None of this has anything to do with transferring data from global memory to shared memory or registers. That is done by regular program code of your kernel using load and store instructions.
Since PCIe is a full-duplex interconnect, any GPU with 2 or more copy engines can achieve simultaneous host->device and device->host copies. I am reasonably sure that NVIDIA provides a sample app that demonstrates that. One copy engine is needed for each transfer direction, and two copy engines can saturate the available PCIe bandwidth. So off-hand I don’t see how having more copy engines available would help, unless there are other interfaces (such as NVlink) that also should be serviced concurrently.
Maybe someone from NVIDIA can provide an authoritative description about the state of copy engines in GPUs at this time.
Thank you very much!!! Just two last questions, maybe you could answer them just yes or no, to save your time~
2. I am doing SGEMM, initially I will load tiled A and B into sharedA and sharedB. These two processes will be executed sequentially???
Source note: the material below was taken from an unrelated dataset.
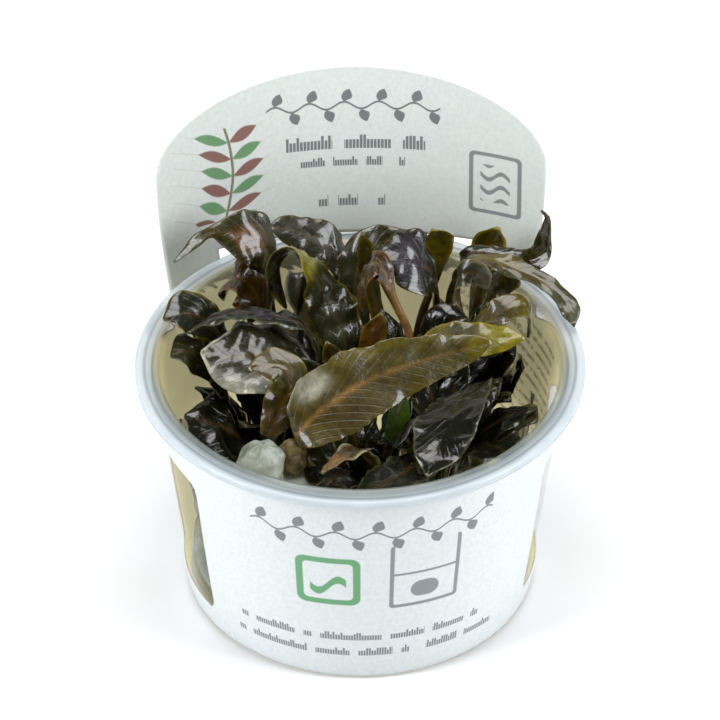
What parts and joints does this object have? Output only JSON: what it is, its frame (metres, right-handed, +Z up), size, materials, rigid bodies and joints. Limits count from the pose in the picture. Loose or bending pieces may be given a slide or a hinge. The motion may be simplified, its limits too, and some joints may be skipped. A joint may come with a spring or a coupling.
{
  "type": "potted aquarium plant",
  "caption": "Crowded brown and olive crinkled-leaf aquarium plantlets rooted in gel in a flanged clear cup, with a windowed white card sleeve and tall round-topped tab.",
  "frame": {"origin": "middle of the cup's flat base, on the table", "axes": "+Z up; the sleeve's tall tab stands at +Y, behind the plant; the front is -Y"},
  "size_m": [0.075, 0.0757, 0.0772],
  "materials": {
    "clear_plastic": "clear gloss",
    "white_card": "satin",
    "gel": "wet translucent",
    "rootstock": "matte",
    "leaf": "wet gloss"
  },
  "bodies": {
    "root": {"cup": "clear_plastic", "gel_bed": "gel", "gel_lump": "gel", "leaf_back_grey": "leaf", "leaf_back_lobe": "leaf", "leaf_back_thin": "leaf", "leaf_back_tip": "leaf", "leaf_beige": "leaf", "leaf_big_left": "leaf", "leaf_brown_droop": "leaf", "leaf_brown_right": "leaf", "leaf_dark_centre": "leaf", "leaf_dark_front_mid": "leaf", "leaf_dark_low_left": "leaf", "leaf_dark_right": "leaf", "leaf_dark_tip": "leaf", "leaf_folded_olive": "leaf", "leaf_front_right": "leaf", "leaf_glossy_mid": "leaf", "leaf_green_bit": "leaf", "leaf_grey_arch": "leaf", "leaf_grey_front": "leaf", "leaf_grey_long": "leaf", "leaf_grey_tongue": "leaf", "leaf_left_flat": "leaf", "leaf_left_rim": "leaf", "leaf_long_front": "leaf", "leaf_long_right": "leaf", "leaf_loop": "leaf", "leaf_olive_diagonal": "leaf", "leaf_olive_right_low": "leaf", "leaf_orange_mid": "leaf", "leaf_over_rim": "leaf", "leaf_purple_fold": "leaf", "leaf_right_lobe": "leaf", "leaf_round_brown": "leaf", "leaf_small_orange": "leaf", "leaf_tan_small": "leaf", "leaf_top_left": "leaf", "leaf_wall_left": "leaf", "leaf_wall_left_back": "leaf", "leaf_wall_right": "leaf", "leaf_wall_right_back": "leaf", "leaf_yellow_edge": "leaf", "rootstock_back": "rootstock", "rootstock_corner": "rootstock", "rootstock_front": "rootstock", "rootstock_left": "rootstock", "rootstock_lump": "rootstock", "rootstock_middle": "rootstock", "rootstock_right": "rootstock", "sleeve": "white_card"}
  },
  "joints": []
}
Also, the shared memory copy to register, and global memory copy to shared memory can be executed at the same time, These G->S and S->R can be executed concurrently?
I wouldn’t worry about how many copy engines there are.
The maximum concurrency is the following:
data transfer from host to device
one or more kernels executing on the device
data transfer from device to host
CPU code activity
You can achieve that level of concurrency without thinking too hard about copy engines.
If you want to achieve multiple transfers concurrently, in the same direction, there is no point trying to do that. In my experience, it is not possible to observe that, and it should make no difference anyway, because you are using a pipe with fixed bandwidth. Even if you could run more transfers, there would be no benefit, compared to running those transfers serially, which is typically what I observe.
And as njuffa indicated, copy engines have nothing to do with transferring data between global and shared memory.